生野祥雲斎『竹芸』人間国宝 紫綬褒章 勲四等旭日小綬章
芸術として見られていなかった竹芸で初めて人間国宝に選ばれ、竹工芸に携わる人々に勇気を与え可能性を広げました。
生野祥雲斎
1904年に大分県別府市に生まれた生野祥雲斎は子供の頃から絵画や彫刻に興味がありましたが、喘息のため美術学校進学を断念し19歳の時に地元で盛んであった竹工芸の道に進むことを決意します。
ただ職人になるのではなく、ただの日用品であると見下げられている竹芸を芸術にして「竹で天下を取ってやる」という熱意がありました。
そして展覧会で見かけた自分より僅か3歳年上の若き籠師・佐藤竹邑斎(ちくゆうさい)の作品に感動し弟子入りに至ります。
佐藤竹邑斎は安価な土産物には手を出さず唐物様式の高級花籠だけにこだわり、数々の賞を獲得し皇室への献上品も制作していました。
そんな師の元で生野祥雲斎は夜寝る間も惜しんで修業に励み、通常の半分の2年で独立に至りました。
師・佐藤竹邑斎はその3年後の1929年に28歳の若さで逝去しています。
生野祥雲斎は師と同じ高級花籠を作り続け、1936年26歳のときに工芸家・藤井達吉に自信作を見てもらうと「うますぎる、竹が死んでいる」と評価され、技だけに走っていた未熟さを痛感しました。
また同郷の洋画家・宮崎豊の新文展 初入選を聞き、刺激を受け自身も新文展へ挑戦します。
落選が続きましたが、大分県工業試験場別府工芸指導所で職を得たことから生活が安定し、1940年に入選を果たしました。
徴兵された戦時中を生き抜き、戦後は日展や日本工芸会で活躍し、重要無形文化財『竹芸』保持者に認定されています。
『竹芸』での人間国宝は史上初であり、以後の認定は『竹工芸』となっているので『竹芸』ではただ一人の保持者であり、最初に竹を芸術まで高めた功績者です。
作風の変化
生野祥雲斎の作風は生涯を通して大きく変化しました。
師・佐藤竹邑斎からの独立後約10年は師匠と同じく唐物様式の高級花籠を中心に精巧で緻密な作品を制作していました。

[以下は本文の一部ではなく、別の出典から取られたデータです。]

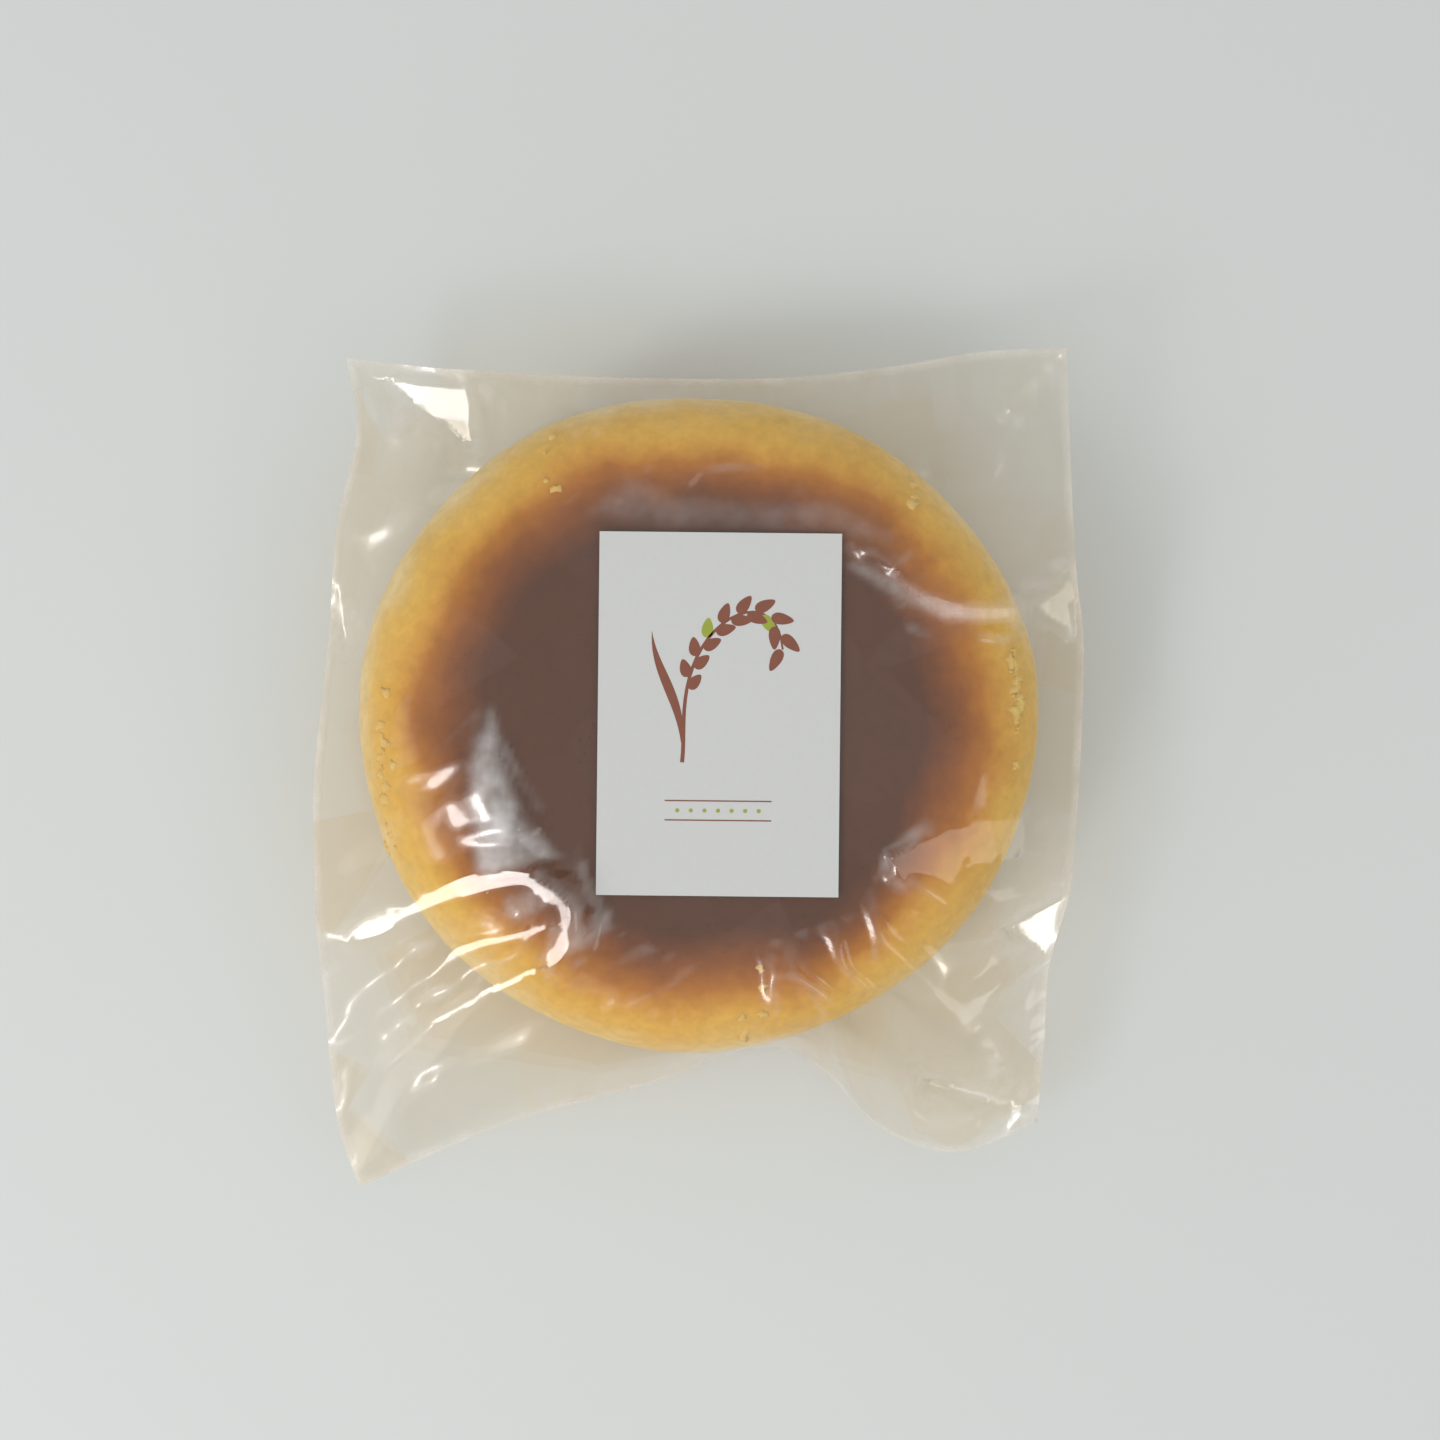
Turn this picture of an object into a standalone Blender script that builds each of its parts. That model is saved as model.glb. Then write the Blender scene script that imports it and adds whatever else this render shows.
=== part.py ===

藤井達吉による竹を生かせていないという指摘や新文展3回連続落選により、櫛目編みを主体として清らかさや弾力といった竹の特性を生かしたすっきりとした作風となり入選を果たしています。
戦後1953年に日展で落選し、後に「この落選がなければ、今の自分はなかったかもしれない」と語るほどの転機を迎え、この時から竹芸の『用』からの脱却を図り、近代アートの彫刻のような純粋な造形美を表現するようになりました。
波・炎・陽炎などをモチーフとした作品など繊細かつ圧巻の作風で日展でも特賞などを獲得しています。
1966年に活動の場を日本工芸会に移してからは一転、シンプルな『用の美』を追求し、幅の広い竹を使うようになり8年間最後までこの作風を貫きました。
生野祥雲斎の弟子
生野祥雲斎の弟子は祥門会と呼ばれ、様々な形で活躍しています。
生野祥雲斎の長男であり、生野祥雲斎が趣向を凝らした此君亭工房を引き継ぎ、日展特選などで注目されている生野徳三を始めとして、木村新、下田和泉、田辺信幸、山口龍雲、安倍基、本田健次(卿雲斎)が有名です。
大分県工業試験場別府工芸指導所で指導に当たっていたことから、この他にも沢山の生徒がいます。
そして竹工芸を芸術として世間に認識させたことにより、竹に関わる多くの人を勇気付け後進の足掛かりとなりました。